● Information supplied
————

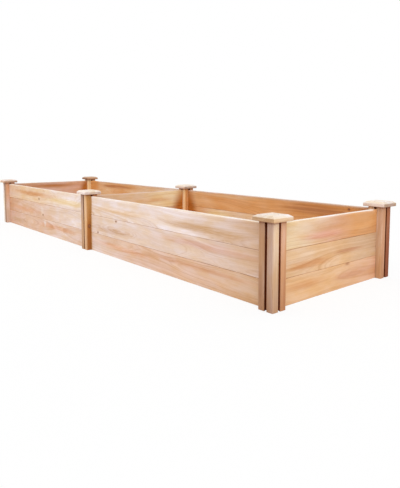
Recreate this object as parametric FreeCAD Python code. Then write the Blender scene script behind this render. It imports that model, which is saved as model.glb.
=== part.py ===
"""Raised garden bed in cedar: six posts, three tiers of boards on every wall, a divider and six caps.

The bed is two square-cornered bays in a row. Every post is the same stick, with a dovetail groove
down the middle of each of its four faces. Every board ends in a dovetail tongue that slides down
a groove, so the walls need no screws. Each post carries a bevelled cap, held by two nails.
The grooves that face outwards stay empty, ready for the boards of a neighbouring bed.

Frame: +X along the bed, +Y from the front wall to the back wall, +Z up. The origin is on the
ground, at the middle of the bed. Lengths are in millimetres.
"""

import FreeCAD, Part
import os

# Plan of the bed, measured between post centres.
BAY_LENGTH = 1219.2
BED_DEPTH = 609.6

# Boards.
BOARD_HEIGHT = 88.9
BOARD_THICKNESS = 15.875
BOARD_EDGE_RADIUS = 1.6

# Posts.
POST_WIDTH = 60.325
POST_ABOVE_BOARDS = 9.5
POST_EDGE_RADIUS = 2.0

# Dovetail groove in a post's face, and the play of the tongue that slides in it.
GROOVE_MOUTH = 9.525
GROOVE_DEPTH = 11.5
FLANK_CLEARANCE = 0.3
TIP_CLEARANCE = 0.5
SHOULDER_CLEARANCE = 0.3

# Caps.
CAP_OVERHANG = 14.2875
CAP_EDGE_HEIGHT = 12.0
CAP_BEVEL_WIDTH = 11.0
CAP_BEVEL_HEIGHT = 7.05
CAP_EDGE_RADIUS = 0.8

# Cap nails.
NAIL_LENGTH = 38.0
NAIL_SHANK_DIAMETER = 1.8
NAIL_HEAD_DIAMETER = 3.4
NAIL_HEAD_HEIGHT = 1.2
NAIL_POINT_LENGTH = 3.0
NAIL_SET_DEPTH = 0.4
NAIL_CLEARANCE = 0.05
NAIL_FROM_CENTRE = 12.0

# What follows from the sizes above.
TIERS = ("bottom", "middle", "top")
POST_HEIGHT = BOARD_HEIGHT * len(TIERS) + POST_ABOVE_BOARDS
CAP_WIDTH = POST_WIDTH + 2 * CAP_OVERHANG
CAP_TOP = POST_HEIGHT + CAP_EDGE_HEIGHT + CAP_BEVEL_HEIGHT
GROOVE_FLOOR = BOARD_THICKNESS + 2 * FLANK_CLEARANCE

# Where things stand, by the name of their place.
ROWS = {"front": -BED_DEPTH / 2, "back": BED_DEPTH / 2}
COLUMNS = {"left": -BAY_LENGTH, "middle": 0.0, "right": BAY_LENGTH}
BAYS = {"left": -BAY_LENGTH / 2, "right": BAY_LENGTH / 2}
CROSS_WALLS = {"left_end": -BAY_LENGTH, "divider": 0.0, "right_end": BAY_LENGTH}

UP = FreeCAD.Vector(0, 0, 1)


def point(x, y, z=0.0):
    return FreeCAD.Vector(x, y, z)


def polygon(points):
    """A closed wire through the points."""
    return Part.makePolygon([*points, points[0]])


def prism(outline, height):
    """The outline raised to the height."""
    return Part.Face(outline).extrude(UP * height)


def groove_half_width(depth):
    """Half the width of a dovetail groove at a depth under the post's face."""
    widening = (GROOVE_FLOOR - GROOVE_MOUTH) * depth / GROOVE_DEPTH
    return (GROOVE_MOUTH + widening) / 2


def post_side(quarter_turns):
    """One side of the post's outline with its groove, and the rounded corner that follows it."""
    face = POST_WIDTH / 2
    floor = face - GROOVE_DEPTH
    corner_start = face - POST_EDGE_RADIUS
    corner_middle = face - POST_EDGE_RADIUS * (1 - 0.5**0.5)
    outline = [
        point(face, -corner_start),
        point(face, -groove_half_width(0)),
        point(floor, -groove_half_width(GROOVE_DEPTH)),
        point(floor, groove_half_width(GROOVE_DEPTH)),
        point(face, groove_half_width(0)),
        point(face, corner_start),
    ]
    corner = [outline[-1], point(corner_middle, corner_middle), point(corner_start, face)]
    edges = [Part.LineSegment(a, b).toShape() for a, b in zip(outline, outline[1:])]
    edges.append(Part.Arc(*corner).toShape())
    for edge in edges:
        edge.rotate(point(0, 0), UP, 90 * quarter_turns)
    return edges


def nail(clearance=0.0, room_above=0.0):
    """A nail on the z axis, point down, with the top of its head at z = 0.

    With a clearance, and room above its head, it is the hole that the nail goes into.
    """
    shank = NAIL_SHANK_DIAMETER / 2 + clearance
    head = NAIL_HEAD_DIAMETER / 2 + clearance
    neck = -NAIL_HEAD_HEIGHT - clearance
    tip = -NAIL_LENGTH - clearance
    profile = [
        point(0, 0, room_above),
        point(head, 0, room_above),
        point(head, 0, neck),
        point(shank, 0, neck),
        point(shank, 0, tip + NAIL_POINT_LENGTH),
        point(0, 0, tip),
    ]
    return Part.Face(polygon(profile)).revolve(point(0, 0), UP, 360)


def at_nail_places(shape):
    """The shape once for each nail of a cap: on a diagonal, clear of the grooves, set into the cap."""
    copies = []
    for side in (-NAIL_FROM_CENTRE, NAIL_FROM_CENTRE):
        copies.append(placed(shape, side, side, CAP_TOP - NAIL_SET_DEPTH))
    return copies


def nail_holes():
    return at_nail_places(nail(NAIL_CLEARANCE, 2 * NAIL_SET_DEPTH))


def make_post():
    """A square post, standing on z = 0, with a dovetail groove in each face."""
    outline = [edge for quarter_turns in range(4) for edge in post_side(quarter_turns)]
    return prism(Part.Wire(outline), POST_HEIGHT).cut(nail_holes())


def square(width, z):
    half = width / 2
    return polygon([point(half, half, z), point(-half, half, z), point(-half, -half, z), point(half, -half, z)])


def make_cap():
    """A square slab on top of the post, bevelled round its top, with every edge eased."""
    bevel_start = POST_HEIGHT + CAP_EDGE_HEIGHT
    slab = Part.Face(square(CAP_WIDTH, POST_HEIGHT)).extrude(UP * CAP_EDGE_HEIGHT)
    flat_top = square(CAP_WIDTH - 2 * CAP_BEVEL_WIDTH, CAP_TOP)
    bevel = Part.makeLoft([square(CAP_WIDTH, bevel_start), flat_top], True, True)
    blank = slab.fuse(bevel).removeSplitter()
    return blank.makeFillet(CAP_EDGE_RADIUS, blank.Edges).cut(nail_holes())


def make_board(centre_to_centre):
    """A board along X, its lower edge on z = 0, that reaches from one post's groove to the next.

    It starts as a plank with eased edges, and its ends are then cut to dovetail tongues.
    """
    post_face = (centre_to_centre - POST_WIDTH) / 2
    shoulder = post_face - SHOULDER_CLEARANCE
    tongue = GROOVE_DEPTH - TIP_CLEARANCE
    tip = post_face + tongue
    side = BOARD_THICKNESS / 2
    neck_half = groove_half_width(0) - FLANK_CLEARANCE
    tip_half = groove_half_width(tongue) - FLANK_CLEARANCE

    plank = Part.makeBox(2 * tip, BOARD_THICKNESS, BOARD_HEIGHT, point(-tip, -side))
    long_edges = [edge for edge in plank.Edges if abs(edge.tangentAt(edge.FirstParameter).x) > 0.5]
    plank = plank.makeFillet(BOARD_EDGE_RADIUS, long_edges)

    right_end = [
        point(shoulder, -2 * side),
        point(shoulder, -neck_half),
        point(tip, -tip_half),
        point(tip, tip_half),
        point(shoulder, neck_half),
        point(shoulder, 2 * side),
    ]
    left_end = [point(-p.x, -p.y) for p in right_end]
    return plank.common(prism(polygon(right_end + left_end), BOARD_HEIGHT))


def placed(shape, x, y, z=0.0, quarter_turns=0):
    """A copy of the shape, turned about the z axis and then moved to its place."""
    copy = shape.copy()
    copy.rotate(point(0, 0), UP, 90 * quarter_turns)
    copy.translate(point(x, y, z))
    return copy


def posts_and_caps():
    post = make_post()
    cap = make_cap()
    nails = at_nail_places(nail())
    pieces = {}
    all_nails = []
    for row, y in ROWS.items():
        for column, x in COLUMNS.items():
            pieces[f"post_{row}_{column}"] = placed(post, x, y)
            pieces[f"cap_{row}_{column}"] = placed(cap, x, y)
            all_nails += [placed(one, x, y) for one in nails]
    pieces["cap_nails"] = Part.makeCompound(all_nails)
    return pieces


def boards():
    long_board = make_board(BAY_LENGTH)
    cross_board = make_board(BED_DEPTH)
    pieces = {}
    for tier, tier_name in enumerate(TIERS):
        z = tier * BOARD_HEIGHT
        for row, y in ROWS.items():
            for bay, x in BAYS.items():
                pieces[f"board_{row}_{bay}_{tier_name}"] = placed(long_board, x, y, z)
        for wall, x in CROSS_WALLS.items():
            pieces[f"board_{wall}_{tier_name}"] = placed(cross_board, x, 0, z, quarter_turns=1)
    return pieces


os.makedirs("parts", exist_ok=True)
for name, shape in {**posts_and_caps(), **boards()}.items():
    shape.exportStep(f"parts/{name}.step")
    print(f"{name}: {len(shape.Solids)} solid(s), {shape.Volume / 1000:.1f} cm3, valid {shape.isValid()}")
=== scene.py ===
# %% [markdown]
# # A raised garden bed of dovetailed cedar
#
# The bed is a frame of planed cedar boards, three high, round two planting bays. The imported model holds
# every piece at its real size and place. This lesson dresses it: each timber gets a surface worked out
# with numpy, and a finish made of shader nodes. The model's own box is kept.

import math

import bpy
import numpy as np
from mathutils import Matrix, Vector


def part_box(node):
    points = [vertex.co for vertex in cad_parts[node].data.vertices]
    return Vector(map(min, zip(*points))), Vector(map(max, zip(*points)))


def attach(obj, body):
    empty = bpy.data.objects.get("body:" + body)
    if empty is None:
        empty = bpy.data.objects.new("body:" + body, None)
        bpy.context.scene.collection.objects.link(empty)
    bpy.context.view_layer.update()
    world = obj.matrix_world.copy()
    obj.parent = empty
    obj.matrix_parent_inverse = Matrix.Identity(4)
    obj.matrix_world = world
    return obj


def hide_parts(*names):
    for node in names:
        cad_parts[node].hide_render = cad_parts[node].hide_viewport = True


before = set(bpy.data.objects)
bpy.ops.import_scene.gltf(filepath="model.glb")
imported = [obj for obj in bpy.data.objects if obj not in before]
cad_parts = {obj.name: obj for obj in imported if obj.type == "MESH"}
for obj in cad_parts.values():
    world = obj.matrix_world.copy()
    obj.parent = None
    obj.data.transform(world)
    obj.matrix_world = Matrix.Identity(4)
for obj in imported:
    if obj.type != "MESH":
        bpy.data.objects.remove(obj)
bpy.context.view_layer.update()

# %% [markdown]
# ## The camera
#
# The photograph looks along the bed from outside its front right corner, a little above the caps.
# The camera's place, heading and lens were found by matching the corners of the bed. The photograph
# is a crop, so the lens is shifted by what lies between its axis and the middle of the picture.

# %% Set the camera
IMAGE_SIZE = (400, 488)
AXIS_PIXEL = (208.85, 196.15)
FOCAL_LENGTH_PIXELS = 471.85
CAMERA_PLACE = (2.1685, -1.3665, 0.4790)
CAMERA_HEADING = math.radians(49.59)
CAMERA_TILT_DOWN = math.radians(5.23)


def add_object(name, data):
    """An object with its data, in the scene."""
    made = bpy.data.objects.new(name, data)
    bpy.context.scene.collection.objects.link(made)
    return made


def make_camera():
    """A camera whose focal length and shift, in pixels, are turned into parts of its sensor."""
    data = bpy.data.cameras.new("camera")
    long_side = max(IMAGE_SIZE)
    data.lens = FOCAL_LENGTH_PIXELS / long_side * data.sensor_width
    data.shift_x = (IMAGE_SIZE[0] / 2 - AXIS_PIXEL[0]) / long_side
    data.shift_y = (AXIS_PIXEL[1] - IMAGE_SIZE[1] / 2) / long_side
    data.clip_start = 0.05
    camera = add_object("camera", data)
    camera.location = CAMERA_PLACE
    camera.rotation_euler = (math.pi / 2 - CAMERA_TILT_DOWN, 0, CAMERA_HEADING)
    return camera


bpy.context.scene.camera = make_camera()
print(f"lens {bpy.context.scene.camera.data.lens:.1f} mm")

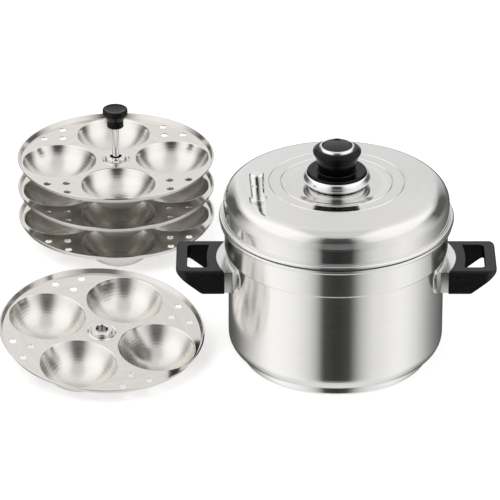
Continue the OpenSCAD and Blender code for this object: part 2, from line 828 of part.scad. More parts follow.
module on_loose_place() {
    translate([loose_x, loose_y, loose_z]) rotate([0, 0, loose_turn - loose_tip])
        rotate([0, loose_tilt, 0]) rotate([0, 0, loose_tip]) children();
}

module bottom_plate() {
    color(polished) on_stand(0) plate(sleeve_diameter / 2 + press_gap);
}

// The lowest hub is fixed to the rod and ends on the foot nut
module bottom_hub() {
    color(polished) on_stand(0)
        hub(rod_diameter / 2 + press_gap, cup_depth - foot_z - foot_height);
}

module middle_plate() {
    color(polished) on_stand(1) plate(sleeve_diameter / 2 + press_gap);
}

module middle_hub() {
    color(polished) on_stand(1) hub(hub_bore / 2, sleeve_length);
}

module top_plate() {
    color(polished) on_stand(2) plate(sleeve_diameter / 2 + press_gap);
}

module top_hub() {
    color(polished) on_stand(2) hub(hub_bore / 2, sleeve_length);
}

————

● Set task
Your task is to extract exactly the lines starting at the line with "cap = make_cap()" and ending at the line with "for node in", including both ends, and no other lines.

● Response to this task
    cap = make_cap()
    nails = at_nail_places(nail())
    pieces = {}
    all_nails = []
    for row, y in ROWS.items():
        for column, x in COLUMNS.items():
            pieces[f"post_{row}_{column}"] = placed(post, x, y)
            pieces[f"cap_{row}_{column}"] = placed(cap, x, y)
            all_nails += [placed(one, x, y) for one in nails]
    pieces["cap_nails"] = Part.makeCompound(all_nails)
    return pieces


def boards():
    long_board = make_board(BAY_LENGTH)
    cross_board = make_board(BED_DEPTH)
    pieces = {}
    for tier, tier_name in enumerate(TIERS):
        z = tier * BOARD_HEIGHT
        for row, y in ROWS.items():
            for bay, x in BAYS.items():
                pieces[f"board_{row}_{bay}_{tier_name}"] = placed(long_board, x, y, z)
        for wall, x in CROSS_WALLS.items():
            pieces[f"board_{wall}_{tier_name}"] = placed(cross_board, x, 0, z, quarter_turns=1)
    return pieces


os.makedirs("parts", exist_ok=True)
for name, shape in {**posts_and_caps(), **boards()}.items():
    shape.exportStep(f"parts/{name}.step")
    print(f"{name}: {len(shape.Solids)} solid(s), {shape.Volume / 1000:.1f} cm3, valid {shape.isValid()}")
=== scene.py ===
# %% [markdown]
# # A raised garden bed of dovetailed cedar
#
# The bed is a frame of planed cedar boards, three high, round two planting bays. The imported model holds
# every piece at its real size and place. This lesson dresses it: each timber gets a surface worked out
# with numpy, and a finish made of shader nodes. The model's own box is kept.

import math

import bpy
import numpy as np
from mathutils import Matrix, Vector


def part_box(node):
    points = [vertex.co for vertex in cad_parts[node].data.vertices]
    return Vector(map(min, zip(*points))), Vector(map(max, zip(*points)))


def attach(obj, body):
    empty = bpy.data.objects.get("body:" + body)
    if empty is None:
        empty = bpy.data.objects.new("body:" + body, None)
        bpy.context.scene.collection.objects.link(empty)
    bpy.context.view_layer.update()
    world = obj.matrix_world.copy()
    obj.parent = empty
    obj.matrix_parent_inverse = Matrix.Identity(4)
    obj.matrix_world = world
    return obj


def hide_parts(*names):
    for node in names:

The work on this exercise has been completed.